The same applies for Buddhist texts. It is well known in Buddhist Studies that it is difficult to know for sure anything that the Buddha said or taught. Such is the weapon wielded by historians of religion. I also suspect Ponlop Rinpoche is well aware of the power of the historical method in identifying political and legal motivations in texts. Tied up with this is culture, which is inseparable from human thought. While culture can contribute to spiritual growth, it often hinders it through bias or prejudice. In an interview with the Buddhist Geeks, he said:
“It’s important for us to see what is the true message here. The wisdom and compassion that Buddha has taught… is so helpful and useful for any time. So, sometimes those pure wisdom and compassion teachings get a little confusing or not clear because of the cultural barriers… ”
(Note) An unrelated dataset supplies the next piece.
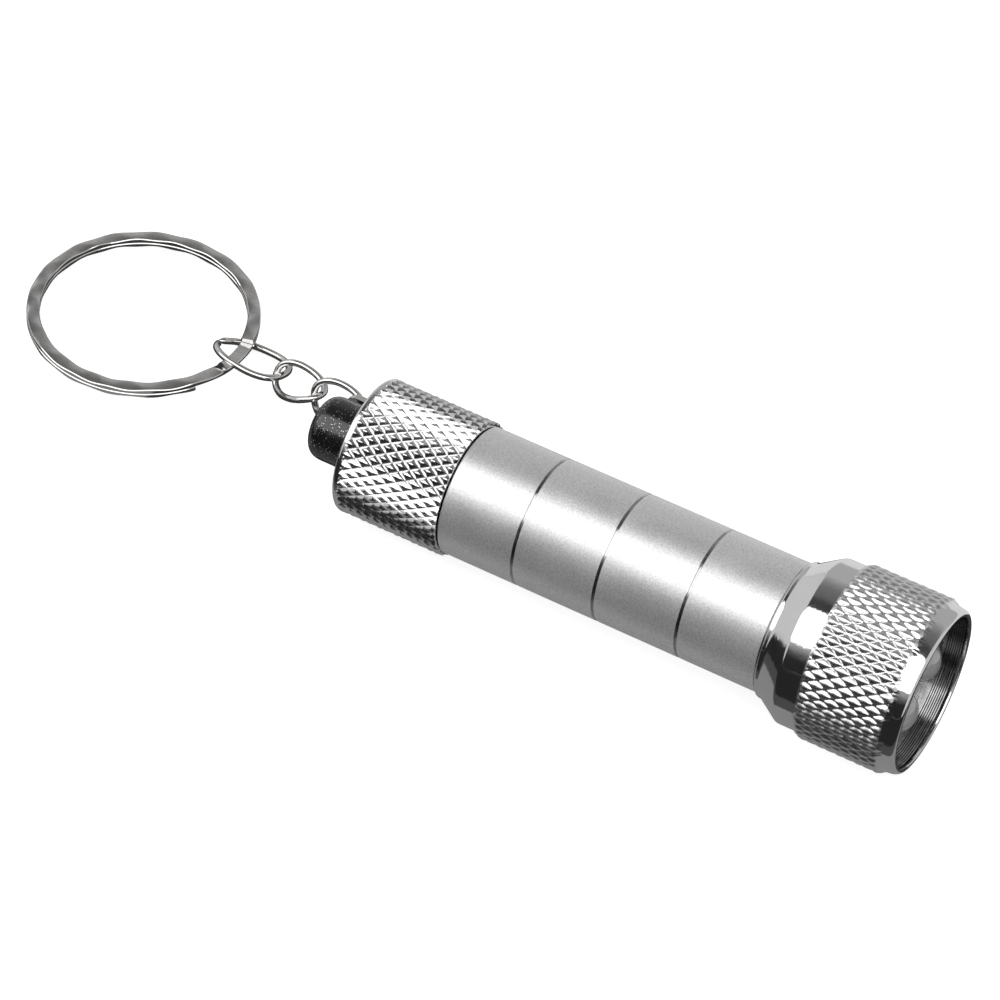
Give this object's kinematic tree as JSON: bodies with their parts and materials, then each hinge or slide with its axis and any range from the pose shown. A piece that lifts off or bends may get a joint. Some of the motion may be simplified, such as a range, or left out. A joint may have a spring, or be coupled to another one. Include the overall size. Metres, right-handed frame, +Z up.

Ponlop Rinpoche has essentially identified wisdom and compassion as the true message of the Buddha, who brought karuṇā and prajñā to the world in its full richness and completeness. He reiterates this in Rebel Buddha’s introduction: “I have also been trying to clarify frequent misunderstandings about Buddhism… by pointing out the true essence of the teachings, which is wisdom joined with compassion (my emphasis)” (p. 5). But without skilful means – upāya – and without a mindfulness and sensitivity to the cultures that condition all people, spiritual teachings can be distorted or misunderstood: “How wonderful… if only we could practice the teachings of the Buddha as he really taught them from his own experience – free from the clouds of religiosity that often surround them” (p. 4). His approach is therefore one of criticism, but in an informal way: a rebellion that seeks to overturn cultural forms, which he sees as irrelevant to spiritual insight. The troublesome, rebel Buddha challenges all our mental conventions and seeks a revolution of the mind.
I do wonder, however, if we should tread carefully. We are already familiar with 19th century colonialists in Sri Lanka and India who championed a very specific, Orientalist image of the Buddha as a “scientist of the mind” – a freethinker who dispensed with vapid rituals and superstitions and whose teachings were “corrupted” by the naturally superstitious and barbaric cultures of Asia (and especially Tibet – surely Ponlop Rinpoche would have something to say about this). By constructing this image, colonialists arrogantly relegated themselves the authority to decide what the Buddha taught and didn’t teach. The Buddhist story and its search for truth must be more complex than simply shaking off cultural baggage (does scientific modernity not have a culture too?). There are no simple answers, since everything – philosophy, history, belief, interpretation, personal experience, cultural context and more – is interconnected. Can anything be more complex than that?